It’s been a half an hour now since I tucked you into bed and you sniffled once and twice and said “you didn’t carry ME to bed. You carried Qiao Qiao,” and then broke into full fledged sobs. And I kissed you as I always do and said all the I love you’s but you just cried through it all and here, as I sit typing, you cry still. Sometimes the cry is desperately sad, sometimes infuriated, sometimes tired, as if you wish to be done but cannot give up now. For this battle of tears appears to need a winner. But I know there is no winner or loser: only grief and tired and heartache and joy and laughter and the grind of daily becoming family.
With all my heart I wish to go to you and hold you. I wish to make it all well. I wish that what you needed right now was to be rocked and cuddled, to have your tears kissed away. But somehow I know that is exactly what you don’t need. These are not tears meant to be kissed away. They must be shed. You must express what is inside of you; the anger, the fear, the sadness, all the unknowns, the frustrations and the tiredness.
And so I stop in every few minutes, stroke your back a time or two, tell you, “shhh, it’s okay”, kiss your head. I hand you tissues and when you seem willing to work yourself up to vomiting I bring you a bowl. I do my very best to tell you the biggest truth: I am still here.
I ask you why you cry and you just sob loudly, unanswering, unlooking. I ask you if you are angry with me, if you are sad. I ask if you miss China or you wish you had gotten your homework done. All of it falls on your deaf ears, on your angry wail. And so I just say simply “you don’t know why you are crying. It’s okay to cry.”

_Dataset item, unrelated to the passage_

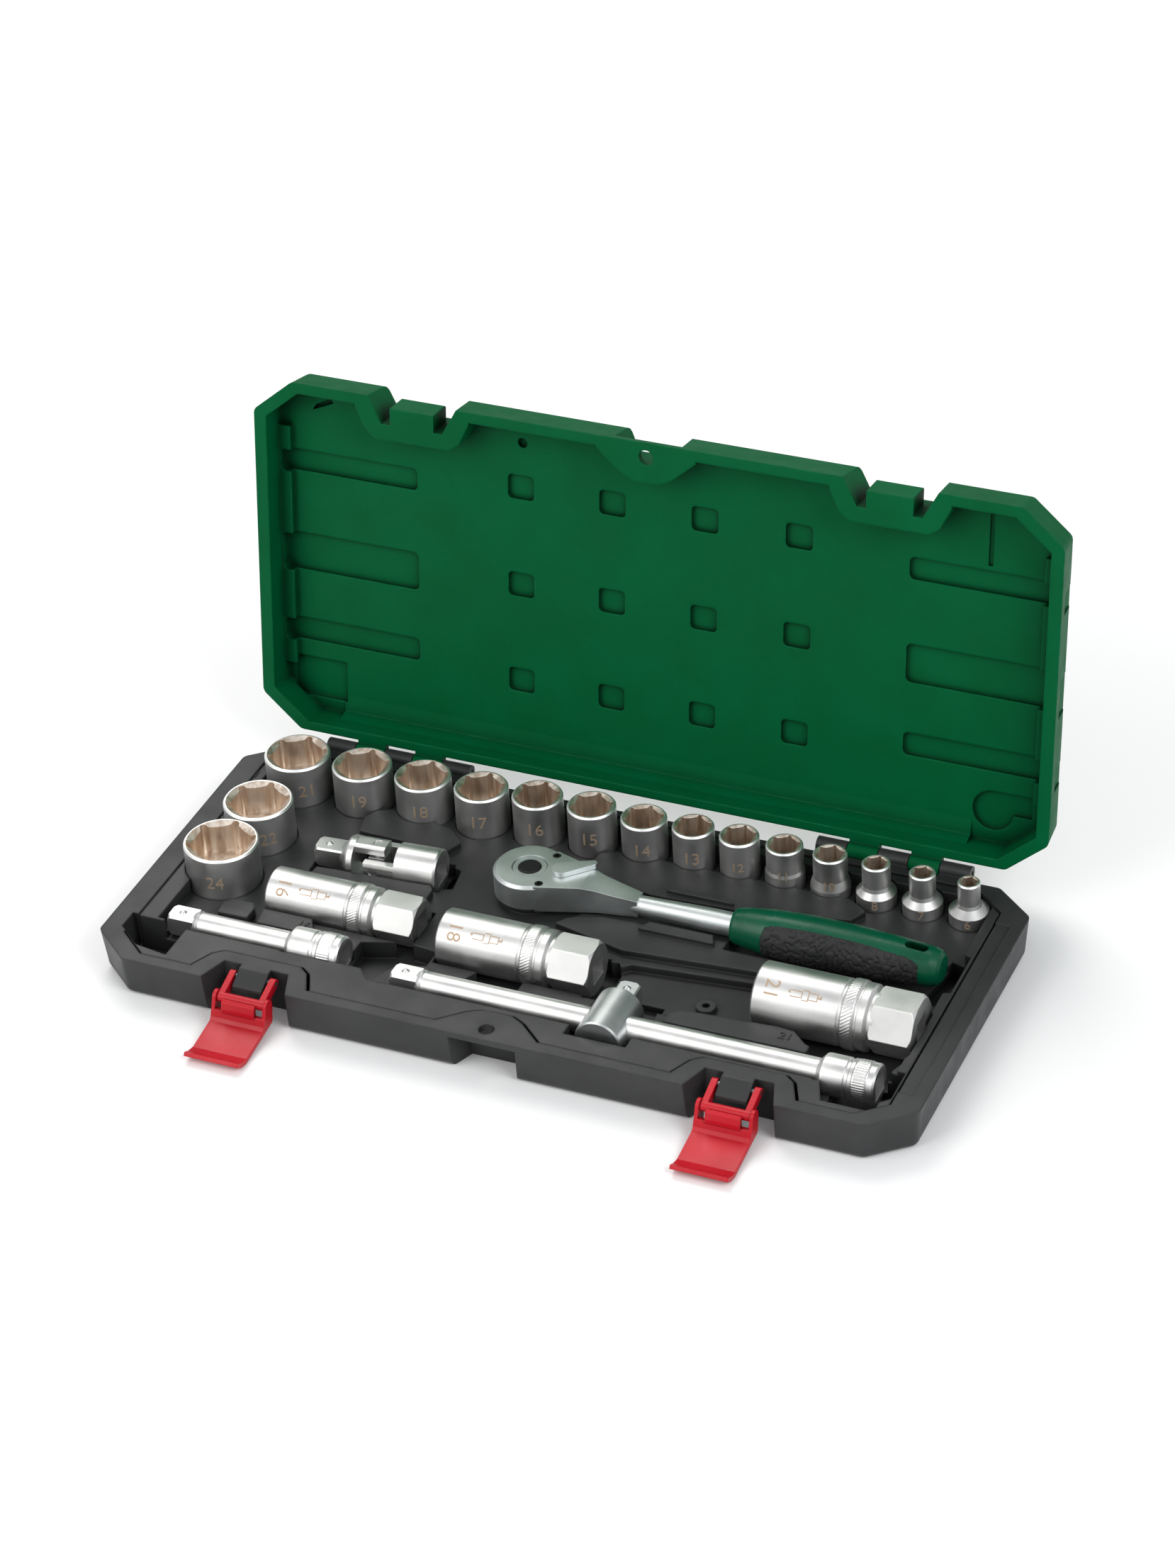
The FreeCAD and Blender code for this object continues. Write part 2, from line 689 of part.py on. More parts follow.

But of course it doesn’t really feel okay. Never really feels okay to hear your child cry, to know that they are not all well, to know that there is pain inside, and that it must come out.
It’s been a day of course, like every day. Full of it’s fun and also it’s difficulties. We’ve fought as we always do, about the silliest of things: whether I will hold you RIGHT NOW and why you are second to be served at dinner. You dilly dallied forever on your homework, and you never finished, and your consequence is no ipad tomorrow, and the thought is almost worse than death, I know that.
I got frustrated, yes angry. I rolled my eyes once or twice at least. I said ” oh my gosh!!” and you mimicked me so that I really heard myself. I grew tired of having you tell me that my computer was “no good” and THAT was why you couldn’t do your homework. I gave you a time out. I walked away sighing and I whispered all my frustration to your Daddy in the hallway.
Oh, but I’M STILL HERE.
I am not perfect. Not angelic. I cannot always remain calm, unmoved by your anger, your impatience, your demands and your disobedience. But I AM STILL HERE. I will always be here. I may not take you out of bed when you cry but I will stay right here. I may not take away your consequences but I will be with you as you bear them. I may not be able to hold you every time you ask but I will not run away. I may not always like you but I will always love you. This is my promise to you.
You cannot drive me away with your fears or your anger, your cries or your acts of destruction. You cannot make me love you more with your twinkle eyes and your kisses. I am just here. I am your mother. I love you and I will not leave.
This is my promise. Simple, frail, broken and whispered. My heart hurts and I know yours does too. But I AM STILL HERE.